Monsieur le président, madame la présidente de la commission des affaires économiques, madame le rapporteur, mesdames, messieurs les sénateurs, le Sénat doit aujourd’hui s’exprimer sur la proposition de loi du sénateur Jean-Louis Lagourgue visant à mieux protéger les locataires bénéficiant d’une allocation de logement et vivant dans un habitat non décent.
Dans son article unique, ce texte vise à augmenter la contrainte qui pèse sur les propriétaires bailleurs en vue de procéder aux travaux de mise en décence des logements loués à des personnes bénéficiant des APL.
Même si le Gouvernement partage pleinement l’objectif de cette proposition de loi, nous constatons que le mécanisme actuel de conservation des aides est suffisant pour mettre fin aux situations de non-décence.
À ce jour, la plupart des situations de conservation des APL cessent avant la fin du délai maximum prévu par le code de la construction et de l’habitation.
En moyenne, on constate une sortie de conservation d’environ 320 dossiers par mois, dont 300, soit en moyenne 93 %, au sens où la situation de non-décence a pris fin et le versement de l’APL a été rétabli, et seulement une vingtaine de situations dans lesquelles l’APL n’a pas été rendue une fois la période de conservation écoulée.
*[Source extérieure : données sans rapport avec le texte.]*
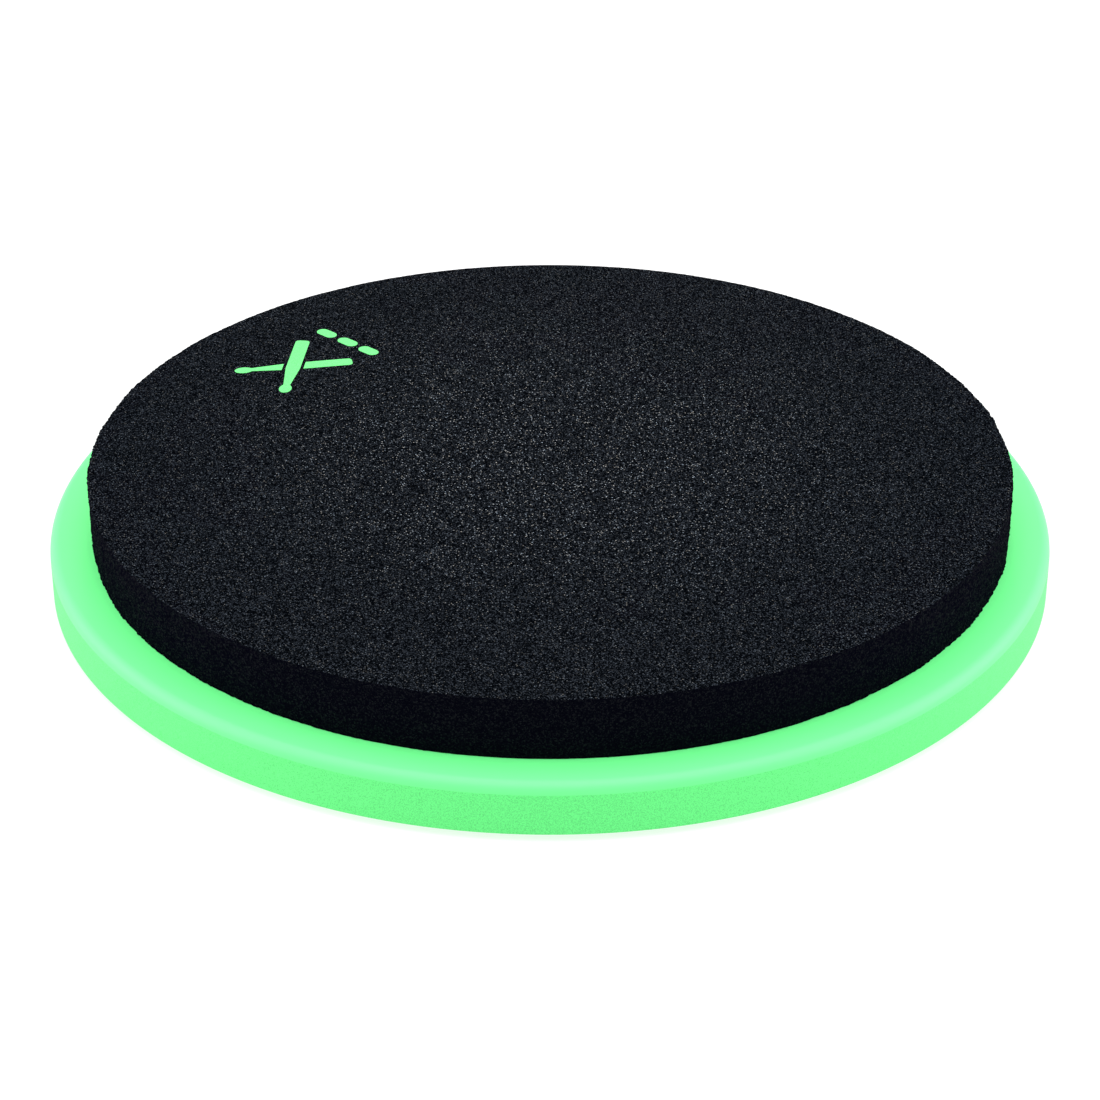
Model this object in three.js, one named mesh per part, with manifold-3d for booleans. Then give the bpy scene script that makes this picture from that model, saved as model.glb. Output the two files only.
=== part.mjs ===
// A round drum practice pad: a thick foam disc glued on a painted fibreboard base, which stands on a
// thin non-slip rubber sheet. A small mark is printed on the foam.
// Millimetres, +Z up. The origin is at the centre of the underside, and the player is on the -Y side.

import * as THREE from "three";
import { mergeVertices } from "three/addons/utils/BufferGeometryUtils.js";
import Module from "manifold-3d";

// The base board. Everything round is sized from its diameter.
const boardDiameter = 304.8;
const boardThickness = 15.9;
const topEdgeRound = 3.2;
const bottomEdgeRound = 0.5;

// The playing foam, with a ring of bare board left round it.
const bareRingWidth = 12.7;
const foamThickness = 18.65;

// The rubber sheet under the board.
const gripInset = 12.7;
const gripThickness = 2;

// Both adhesive sheets, cut a little smaller than what they hold.
const adhesiveThickness = 0.15;
const adhesiveInset = 0.6;

// The printed mark: crossed sticks above a row of dashes, near the foam's edge on the player's right.
const inkThickness = 0.1;
const markEdgeDistance = 24.5;
const markWidth = 27;
const sticksCentreY = 10.7;
const stickLength = 38;
const stickWidth = 4.6;
const stickNeckWidth = 2.1;
const stickTaperLength = 12;
const stickTipLength = 5.8;
const stickTipWidth = 4;
const stickButtRound = 1.5;
const stickLean = THREE.MathUtils.degToRad(37);
const stickGap = 1.1;
const dashRowY = -13.6;
const dashCount = 3;
const dashLength = 7.6;
const dashHeight = 4;

// How finely round shapes are drawn.
const roundSegments = 180;
const topEdgeSteps = 7;
const bottomEdgeSteps = 2;
const outlineSegments = 10;

const foamRadius = boardDiameter / 2 - bareRingWidth;
const gripRadius = boardDiameter / 2 - gripInset;

const finishes = {
  board: { color: 0x7dfea0, roughness: 0.45, metalness: 0 },
  foam: { color: 0x1c2128, roughness: 0.95, metalness: 0 },
  adhesive: { color: 0xd8d2bf, roughness: 0.6, metalness: 0 },
  rubber: { color: 0x17181a, roughness: 0.85, metalness: 0 },
  ink: { color: 0x8ff8aa, roughness: 0.55, metalness: 0 },
};

const wasm = await Module();
wasm.setup();

function toSolid(geometry) {
  const bare = geometry.clone();
  bare.deleteAttribute("normal");
  bare.deleteAttribute("uv");
  const merged = mergeVertices(bare);
  return new wasm.Manifold(
    new wasm.Mesh({
      numProp: 3,
      vertProperties: merged.attributes.position.array,
      triVerts: Uint32Array.from(merged.index.array),
    }),
  );
}

function toGeometry(solid) {
  const { vertProperties, triVerts } = solid.getMesh();
  const geometry = new THREE.BufferGeometry();
  geometry.setAttribute("position", new THREE.BufferAttribute(vertProperties, 3));
  geometry.setIndex(new THREE.BufferAttribute(triVerts, 1));
  geometry.computeVertexNormals();
  return geometry;
}

function piece(name, geometry, finish, height) {
  const mesh = new THREE.Mesh(geometry, new THREE.MeshStandardMaterial(finish));
  mesh.name = name;
  mesh.position.z = height;
  return mesh;
}

// Turns a profile of (radius, height) points about the Z axis.
function turned(profile) {
  return new THREE.LatheGeometry(profile, roundSegments).rotateX(Math.PI / 2);
}

function disc(radius, thickness) {
  return turned([
    new THREE.Vector2(0, 0),
    new THREE.Vector2(radius, 0),
    new THREE.Vector2(radius, thickness),
    new THREE.Vector2(0, thickness),
  ]);
}

// A quarter circle of profile points about a centre, from a start angle to a right angle beyond it.
function edgeArc(centreRadius, centreHeight, radius, startAngle, steps) {
  return Array.from({ length: steps + 1 }, (_, i) => {
    const angle = startAngle + (i / steps) * (Math.PI / 2);
    return new THREE.Vector2(
      centreRadius + radius * Math.cos(angle),
      centreHeight + radius * Math.sin(angle),
    );
  });
}

function boardShape() {
  const radius = boardDiameter / 2;
  return turned([
    new THREE.Vector2(0, 0),
    ...edgeArc(radius - bottomEdgeRound, bottomEdgeRound, bottomEdgeRound, -Math.PI / 2, bottomEdgeSteps),
    ...edgeArc(radius - topEdgeRound, boardThickness - topEdgeRound, topEdgeRound, 0, topEdgeSteps),
    new THREE.Vector2(0, boardThickness),
  ]);
}

function inked(outline) {
  return new THREE.ExtrudeGeometry(outline, {
    depth: inkThickness,
    bevelEnabled: false,
    curveSegments: outlineSegments,
  });
}

// A drumstick lying along Y about its middle, with its tip at +Y.
function stickOutline() {
  const half = stickWidth / 2;
  const end = stickLength / 2;
  const tipCentre = end - stickTipLength / 2;
  const neckAngle = Math.acos(stickNeckWidth / stickTipWidth);
  const neck = tipCentre - (stickTipLength / 2) * Math.sin(neckAngle);
  const outline = new THREE.Shape();
  outline.moveTo(-half + stickButtRound, -end);
  outline.lineTo(half - stickButtRound, -end);
  outline.quadraticCurveTo(half, -end, half, -end + stickButtRound);
  outline.lineTo(half, neck - stickTaperLength);
  outline.lineTo(stickNeckWidth / 2, neck);
  outline.absellipse(
    0, tipCentre, stickTipWidth / 2, stickTipLength / 2, -neckAngle, Math.PI + neckAngle, false, 0,
  );
  outline.lineTo(-half, neck - stickTaperLength);
  outline.lineTo(-half, -end + stickButtRound);
  outline.quadraticCurveTo(-half, -end, -half + stickButtRound, -end);
  return outline;
}

// The stick that passes below stops short of the upper one on each side, so its print is two islands.
function crossedSticks() {
  const upper = inked(stickOutline()).rotateZ(stickLean);
  const lower = inked(stickOutline()).rotateZ(-stickLean);
  const band = new THREE.BoxGeometry(stickWidth + 2 * stickGap, stickLength, 3 * inkThickness);
  band.rotateZ(stickLean);
  const islands = toSolid(lower).subtract(toSolid(band)).decompose();
  islands.sort((a, b) => a.boundingBox().min[1] - b.boundingBox().min[1]);
  const [butt, tip] = islands.map(toGeometry);
  return { print_upper_stick: upper, print_lower_stick_butt: butt, print_lower_stick_tip: tip };
}

function dashOutline() {
  const round = dashHeight / 2;
  const reach = dashLength / 2 - round;
  const outline = new THREE.Shape();
  outline.moveTo(-reach, -round);
  outline.lineTo(reach, -round);
  outline.absarc(reach, 0, round, -Math.PI / 2, Math.PI / 2, false);
  outline.lineTo(-reach, round);
  outline.absarc(-reach, 0, round, Math.PI / 2, (3 * Math.PI) / 2, false);
  return outline;
}

function printedMark() {
  const mark = new THREE.Group();
  mark.position.x = foamRadius - markEdgeDistance - markWidth / 2;
  for (const [name, geometry] of Object.entries(crossedSticks())) {
    const island = piece(name, geometry, finishes.ink, 0);
    island.position.y = sticksCentreY;
    mark.add(island);
  }
  const dashStep = (markWidth - dashLength) / (dashCount - 1);
  for (let i = 0; i < dashCount; i += 1) {
    const dash = piece(`print_dash_${i + 1}`, inked(dashOutline()), finishes.ink, 0);
    dash.position.x = dashStep * (i - (dashCount - 1) / 2);
    dash.position.y = dashRowY;
    mark.add(dash);
  }
  return mark;
}

// The layers are stacked from the bottom up, each resting on the one below.
function practicePad() {
  const pad = new THREE.Group();
  const layers = [
    ["grip_sheet", disc(gripRadius, gripThickness), finishes.rubber, gripThickness],
    ["grip_adhesive", disc(gripRadius - adhesiveInset, adhesiveThickness), finishes.adhesive, adhesiveThickness],
    ["base_board", boardShape(), finishes.board, boardThickness],
    ["foam_adhesive", disc(foamRadius - adhesiveInset, adhesiveThickness), finishes.adhesive, adhesiveThickness],
    ["playing_foam", disc(foamRadius, foamThickness), finishes.foam, foamThickness],
  ];
  let height = 0;
  for (const [name, geometry, finish, thickness] of layers) {
    pad.add(piece(name, geometry, finish, height));
    height += thickness;
  }
  const mark = printedMark();
  mark.position.z = height;
  pad.add(mark);
  return pad;
}

export default practicePad();
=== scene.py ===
# %% [markdown]
# # A drum practice pad
#
# The pad is a laminate. A rubber sheet grips the table, a round fibreboard base sprayed mint stands on
# it, and a thick black foam disc is glued on top, with a small mark printed near its edge. Nothing on
# it moves. The CAD model gives every layer its place and size. This lesson gives each layer the shape
# that a knife, a router and a spray gun leave, and a finish at its real scale.

import math

import bmesh
import bpy
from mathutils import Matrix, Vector


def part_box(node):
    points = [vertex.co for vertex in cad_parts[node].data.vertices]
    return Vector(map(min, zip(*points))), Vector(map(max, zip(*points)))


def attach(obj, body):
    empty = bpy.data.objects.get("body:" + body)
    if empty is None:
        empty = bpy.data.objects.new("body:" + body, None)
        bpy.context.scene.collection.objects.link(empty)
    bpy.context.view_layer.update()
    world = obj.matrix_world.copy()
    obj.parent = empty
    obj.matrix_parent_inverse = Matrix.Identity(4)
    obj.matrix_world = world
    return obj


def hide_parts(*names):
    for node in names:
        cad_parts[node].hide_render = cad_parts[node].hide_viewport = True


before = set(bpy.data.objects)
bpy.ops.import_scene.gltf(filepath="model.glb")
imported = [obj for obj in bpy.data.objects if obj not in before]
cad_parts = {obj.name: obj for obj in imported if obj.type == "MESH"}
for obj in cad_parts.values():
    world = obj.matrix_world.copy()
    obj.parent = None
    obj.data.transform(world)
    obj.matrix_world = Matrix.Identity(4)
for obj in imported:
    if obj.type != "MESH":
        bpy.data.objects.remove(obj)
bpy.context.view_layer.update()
MM = 0.001

# %% [markdown]
# ## Picking faces and edges by their place
#
# By hand, a modeller clicks on a face or an edge and then runs a tool on it. A script can't click, so
# these helpers select by place instead. Every tool of Edit Mode acts on all that is selected, and
# loading the frame leaves its objects selected, so each piece starts with nothing selected.


# %% Helpers for Object Mode and Edit Mode
def deselect_all():
    if bpy.context.mode != "OBJECT":
        bpy.ops.object.mode_set(mode="OBJECT")
    bpy.ops.object.select_all(action="DESELECT")


def start_editing(piece):
    """Makes the piece active and alone selected, and opens Edit Mode with nothing in it selected."""
    deselect_all()
    piece.select_set(True)
    bpy.context.view_layer.objects.active = piece
    bpy.ops.object.mode_set(mode="EDIT")
    bpy.ops.mesh.select_all(action="DESELECT")


def select_where(piece, kind, test):
    """Selects only the faces or edges whose middle passes the test. Returns how many did."""
    bpy.context.tool_settings.mesh_select_mode = (False, kind == "EDGE", kind == "FACE")
    bpy.ops.mesh.select_all(action="DESELECT")
    mesh = bmesh.from_edit_mesh(piece.data)
    parts = mesh.faces if kind == "FACE" else mesh.edges
    picked = 0
    for part in parts:
        middle = sum((vertex.co for vertex in part.verts), Vector()) / len(part.verts)
        if test(middle, part):
            part.select_set(True)
            picked += 1
    mesh.select_flush_mode()
    bmesh.update_edit_mesh(piece.data)
    return picked


def disc(name, node, segments):
    """A closed cylinder that fills a round CAD node's box, with its place in its mesh."""
    low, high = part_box(node)
    deselect_all()
    bpy.ops.mesh.primitive_cylinder_add(
        vertices=segments,
        radius=(high.x - low.x) / 2,
        depth=high.z - low.z,
        location=(low + high) / 2,
    )
    piece = bpy.context.object
    piece.name = name
    bpy.ops.object.transform_apply(location=True, rotation=True, scale=True)
    return piece


def near(value, target, slack=0.02 * MM):
    return abs(value - target) < slack


def finish_piece(piece, node):
    """Shades the piece smooth except at its real edges, puts it on its body, and hides the CAD node it
    stands for.
    """
    deselect_all()
    piece.select_set(True)
    bpy.context.view_layer.objects.active = piece
    bpy.ops.object.shade_smooth_by_angle(angle=math.radians(40))
    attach(piece, "root")
    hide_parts(node)
    sizes = [round(size / MM, 2) for size in piece.dimensions]
    print(piece.name, "is", sizes, "mm with", len(piece.data.polygons), "faces")


# %% [markdown]
# ## The base board
#
# The real base is cut with a router from fibreboard about 16 mm thick. A round-over bit takes the top
# edge off, and a quick pass with sandpaper eases the bottom one. A cylinder with its two edge loops
# bevelled is made in the same order. A narrow inset beside each bevel keeps the flat faces flat when
# they are shaded smooth.

# %% Model the base board
board_low, board_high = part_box("base_board")
round_sides = 720
top_round = 3.2 * MM
bottom_ease = 0.5 * MM
flat_margin = 0.4 * MM
board = disc("sprayed_board", "base_board", round_sides)
start_editing(board)
picked = select_where(board, "EDGE", lambda middle, _: near(middle.z, board_high.z))
bpy.ops.mesh.bevel(offset=top_round, segments=12, affect="EDGES")
print("bevelled", picked, "edges on top")
picked = select_where(board, "EDGE", lambda middle, _: near(middle.z, board_low.z))
bpy.ops.mesh.bevel(offset=bottom_ease, segments=4, affect="EDGES")
print("bevelled", picked, "edges below")
for level in (board_high.z, board_low.z):
    select_where(board, "FACE", lambda middle, face: near(middle.z, level) and len(face.verts) > 4)
    bpy.ops.mesh.inset(thickness=flat_margin)
bpy.ops.object.mode_set(mode="OBJECT")
finish_piece(board, "base_board")

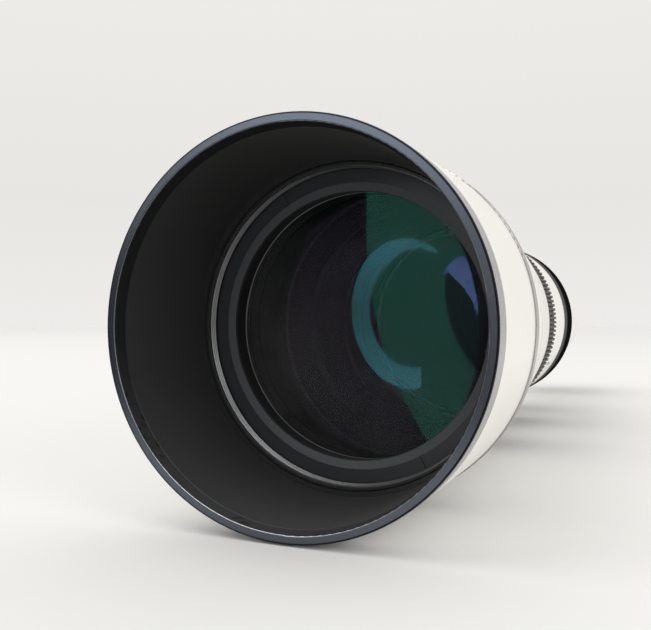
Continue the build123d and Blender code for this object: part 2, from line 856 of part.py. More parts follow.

Dans ces derniers cas, la conservation peut, dans certaines situations, être prolongée, notamment pour finir les travaux.
Vous le comprenez, mesdames, messieurs les sénateurs, l’efficacité du mécanisme actuel de conservation des aides est, à notre avis, avérée.
J’ajouterai que la mise en place de la conservation ne se limite pas à son caractère coercitif ; elle s’accompagne d’une information du propriétaire par l’organisme payeur.
De façon plus globale, l’engagement de ce gouvernement est total pour lutter contre le phénomène de non-décence des logements.
Nous avons souhaité faire évoluer le mécanisme de conservation des aides, pour qu’il s’adapte aux politiques publiques de lutte contre le logement indécent.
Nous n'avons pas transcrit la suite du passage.